Exercise
Write out exactly the lines from the line with "back_panel()" through the line with "for node in", both ends included, and no other line.

Recorded data
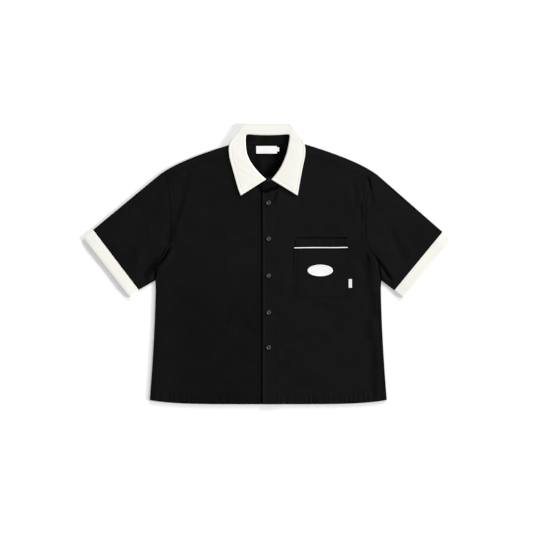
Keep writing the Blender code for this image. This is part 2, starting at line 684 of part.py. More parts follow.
def rounded_box(box, radius, steps=3):
    """Corners of a box as short arcs."""
    x0, x1, y0, y1 = box
    outline = []
    for corner, (cx, cy) in enumerate(
        ((x1 - radius, y0 + radius), (x1 - radius, y1 - radius), (x0 + radius, y1 - radius), (x0 + radius, y0 + radius))
    ):
        for step in range(steps + 1):
            angle = math.pi / 2 * (corner - 1 + step / steps)
            outline.append((cx + radius * math.cos(angle), cy + radius * math.sin(angle)))
    return outline


def oval(centre, size, count):
    angles = np.linspace(0.0, 2 * math.pi, count, endpoint=False)
    return [(centre[0] + size[0] / 2 * math.cos(a), centre[1] + size[1] / 2 * math.sin(a)) for a in angles]


FRONT_TOP = TOP_MID + FRONT_LIFT + WALL / 2       # upper face of the left front at the pocket
POCKET_MID = FRONT_TOP + GAP + WALL / 2
POCKET_TOP = POCKET_MID + WALL / 2


def piping():
    """A round cord with domed ends, lying between the band and the pocket."""
    x0, x1 = PIPING_SPAN
    shape = bmesh.new()
    bmesh.ops.create_uvsphere(shape, u_segments=10, v_segments=8, radius=PIPING_RADIUS)
    reach = (x1 - x0) / 2 - PIPING_RADIUS
    for vertex in shape.verts:
        x, y, z = vertex.co
        half = -reach if z < -1e-7 else reach if z > 1e-7 else 0.0
        vertex.co = (z + half, y, x)
    bmesh.ops.recalc_face_normals(shape, faces=shape.faces)
    mesh = bpy.data.meshes.new("pocket_piping")
    shape.to_mesh(mesh)
    shape.free()
    piece = placed("pocket_piping", mesh, WHITE_CLOTH)
    piece.location = ((x0 + x1) / 2, PIPING_Y, FRONT_TOP + GAP + PIPING_RADIUS)
    return piece


# Buttons: turned discs with a raised rim, a dished middle and four holes

BUTTON_THICK = 0.0024


def button(name, x, y, seat, radius, thick):
    profile = (
        (0.0, thick * 0.55),
        (radius * 0.50, thick * 0.60),
        (radius * 0.66, thick * 0.95),
        (radius * 0.84, thick),
        (radius, thick * 0.62),
        (radius * 0.94, thick * 0.20),
        (radius * 0.60, 0.0),
        (0.0, 0.0),
    )
    mesh = bpy.data.meshes.new(name)
    mesh.from_pydata([(r, 0.0, z) for r, z in profile], [(k, k + 1) for k in range(len(profile) - 1)], [])
    piece = placed(name, mesh, BUTTON_PLASTIC)
    piece.location = (x, y, seat + GAP)
    turned = piece.modifiers.new("turned", "SCREW")
    turned.steps = 16
    turned.render_steps = 16
    turned.use_merge_vertices = True
    turned.merge_threshold = 0.00002
    turned.use_normal_calculate = True
    holes = piece.modifiers.new("holes", "BOOLEAN")
    holes.operation = "DIFFERENCE"
    holes.object = hole_cutter(name, (x, y, seat), radius)
    return piece


cutters = bpy.data.collections.new("cutters")
bpy.context.scene.collection.children.link(cutters)


def hole_cutter(name, place, radius):
    """Four small posts through a button."""
    shape = bmesh.new()
    for x in (-1, 1):
        for y in (-1, 1):
            made = bmesh.ops.create_cone(
                shape, cap_ends=True, segments=6, radius1=radius * 0.13, radius2=radius * 0.13, depth=0.010
            )
            bmesh.ops.translate(shape, vec=(x * radius * 0.21, y * radius * 0.21, 0.0), verts=made["verts"])
    mesh = bpy.data.meshes.new(name + "_holes")
    shape.to_mesh(mesh)
    shape.free()
    cutter = bpy.data.objects.new(name + "_holes", mesh)
    cutter.hide_render = True
    cutter.display_type = "WIRE"
    cutter.parent = origin
    cutter.location = place
    cutters.objects.link(cutter)
    return cutter


back_panel()
yoke()
front_panel("right_front", -1, (-RIGHT_EDGE_X, -RIGHT_EDGE_X), right_front_mid)
front_panel("left_front", 1, (LEFT_EDGE_HEM_X, LEFT_EDGE_TOP_X), left_front_mid)
for which in (0, 1):
    sleeve(which)
    cuff(which)
collar_stand()
collar_leaf()
flat_piece("pocket", rounded_box(POCKET, 0.002), POCKET_MID, WALL, BLACK_CLOTH)
flat_piece("pocket_band", rounded_box(POCKET_BAND, 0.001), POCKET_MID, WALL, BLACK_CLOTH)
piping()
flat_piece("pocket_patch", oval(PATCH_CENTRE, PATCH_SIZE, 40), POCKET_TOP + GAP + WALL / 2, WALL, WHITE_CLOTH)
flat_piece("pocket_flag", rounded_box(FLAG, 0.0006), FRONT_TOP + GAP + TRIM_WALL / 2, TRIM_WALL, WHITE_CLOTH)
for label, box in (("neck_label", NECK_LABEL), ("size_tab", SIZE_TAB)):
    flat_piece(label, rounded_box(box, 0.0006), WALL + GAP + TRIM_WALL / 2, TRIM_WALL, WHITE_CLOTH)
for number, button_y in enumerate(BUTTON_YS, start=1):
    button(f"button_{number}", BUTTON_X, button_y, LAP_MID + WALL / 2, BUTTON_RADIUS, BUTTON_THICK)
button("button_stand", STAND_BUTTON[0], STAND_BUTTON[1], 0.0052, STAND_BUTTON[2], 0.0018)
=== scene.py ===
"""A black bowling shirt with a cream collar and cream sleeve bands, laid flat with its front up.

The shirt lies in the XY plane with its collar towards +Y, and +Z is up. The wearer's left is at +X. Sizes
are in metres, and tables in millimetres. Plan places are measured from the centre front line, half way
down the shirt.
"""

import math

import bpy
import numpy as np
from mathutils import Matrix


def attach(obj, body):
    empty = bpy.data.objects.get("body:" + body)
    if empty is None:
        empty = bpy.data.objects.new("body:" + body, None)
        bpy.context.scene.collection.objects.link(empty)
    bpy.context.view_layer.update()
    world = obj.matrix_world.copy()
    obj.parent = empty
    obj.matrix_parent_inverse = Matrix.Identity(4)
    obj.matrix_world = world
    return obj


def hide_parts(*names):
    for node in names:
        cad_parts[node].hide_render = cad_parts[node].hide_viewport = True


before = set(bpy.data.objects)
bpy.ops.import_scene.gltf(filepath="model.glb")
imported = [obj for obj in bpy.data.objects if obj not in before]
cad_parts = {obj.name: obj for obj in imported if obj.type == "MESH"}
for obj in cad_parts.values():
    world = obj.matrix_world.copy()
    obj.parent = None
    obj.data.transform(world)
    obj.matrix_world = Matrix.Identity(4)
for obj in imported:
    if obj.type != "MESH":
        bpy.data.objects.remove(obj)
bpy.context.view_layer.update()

# --- Back panel -----------------------------------------------------------------------------------
# One panel of black twill from the back yoke seam to the hem. It lies on the surface and wraps round both
# side folds to the felled side seams, which show just inside the shirt's sides.

MM = 0.001
CENTRE_X = 0.002            # the centre front line, from the middle of the whole outline
HALF_LENGTH = 0.350
CHEST_HALF = 0.281
HEM_FLARE = 0.016
HEM_RISE = 0.0105
ARMPIT_Y = -0.040
BACK_YOKE_Y = 0.200
PLY = 0.0007                # one layer of the body's cloth
FLOOR_MID = PLY / 2
FOLD = 0.00115              # radius of a side fold, to the middle of the cloth
EDGE_MID = FLOOR_MID + 2 * FOLD
FOLD_IN = FOLD + PLY / 2
SEAM = 0.0005
SIDE_SEAM_IN = 0.006
LEAST_MID = 0.00115         # lowest middle of the upper layer over the lower one
TINY = 1e-12                # keeps a length of nothing from being divided by

ARMHOLE_X = 0.2425
ARMHOLE_TOP_FLARE = 0.0155
ARMHOLE_SCYE = (0.068, -0.015)
ARMHOLE_TOP_Y = 0.2325

NECK_POINT = (0.098, 0.2975)
SHOULDER_TURN = (0.2311, 0.2568)
SLEEVE_HEAD = (0.27575, 0.220)
NECK_SEAM = (0.072, 0.120, 0.305)

#          side  upper corner        lower corner        outer upper corner  outer lower corner
SLEEVES = (
    ("right", -1, (0.43825, 0.0850), (0.32450, -0.0650), (0.46075, 0.0650), (0.34450, -0.0835)),
    ("left", 1, (0.43550, 0.0800), (0.31525, -0.0660), (0.45675, 0.0600), (0.33550, -0.0840)),
)

FRONT_LIFT = 0.0015         # how far the upper layer rises between the edges
LIFT_REACH = 0.030
RELIEF_REACH = 0.006        # how far inside the outline the creases and swells are whole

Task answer
back_panel()
yoke()
front_panel("right_front", -1, (-RIGHT_EDGE_X, -RIGHT_EDGE_X), right_front_mid)
front_panel("left_front", 1, (LEFT_EDGE_HEM_X, LEFT_EDGE_TOP_X), left_front_mid)
for which in (0, 1):
    sleeve(which)
    cuff(which)
collar_stand()
collar_leaf()
flat_piece("pocket", rounded_box(POCKET, 0.002), POCKET_MID, WALL, BLACK_CLOTH)
flat_piece("pocket_band", rounded_box(POCKET_BAND, 0.001), POCKET_MID, WALL, BLACK_CLOTH)
piping()
flat_piece("pocket_patch", oval(PATCH_CENTRE, PATCH_SIZE, 40), POCKET_TOP + GAP + WALL / 2, WALL, WHITE_CLOTH)
flat_piece("pocket_flag", rounded_box(FLAG, 0.0006), FRONT_TOP + GAP + TRIM_WALL / 2, TRIM_WALL, WHITE_CLOTH)
for label, box in (("neck_label", NECK_LABEL), ("size_tab", SIZE_TAB)):
    flat_piece(label, rounded_box(box, 0.0006), WALL + GAP + TRIM_WALL / 2, TRIM_WALL, WHITE_CLOTH)
for number, button_y in enumerate(BUTTON_YS, start=1):
    button(f"button_{number}", BUTTON_X, button_y, LAP_MID + WALL / 2, BUTTON_RADIUS, BUTTON_THICK)
button("button_stand", STAND_BUTTON[0], STAND_BUTTON[1], 0.0052, STAND_BUTTON[2], 0.0018)
=== scene.py ===
"""A black bowling shirt with a cream collar and cream sleeve bands, laid flat with its front up.

The shirt lies in the XY plane with its collar towards +Y, and +Z is up. The wearer's left is at +X. Sizes
are in metres, and tables in millimetres. Plan places are measured from the centre front line, half way
down the shirt.
"""

import math

import bpy
import numpy as np
from mathutils import Matrix


def attach(obj, body):
    empty = bpy.data.objects.get("body:" + body)
    if empty is None:
        empty = bpy.data.objects.new("body:" + body, None)
        bpy.context.scene.collection.objects.link(empty)
    bpy.context.view_layer.update()
    world = obj.matrix_world.copy()
    obj.parent = empty
    obj.matrix_parent_inverse = Matrix.Identity(4)
    obj.matrix_world = world
    return obj


def hide_parts(*names):
    for node in names:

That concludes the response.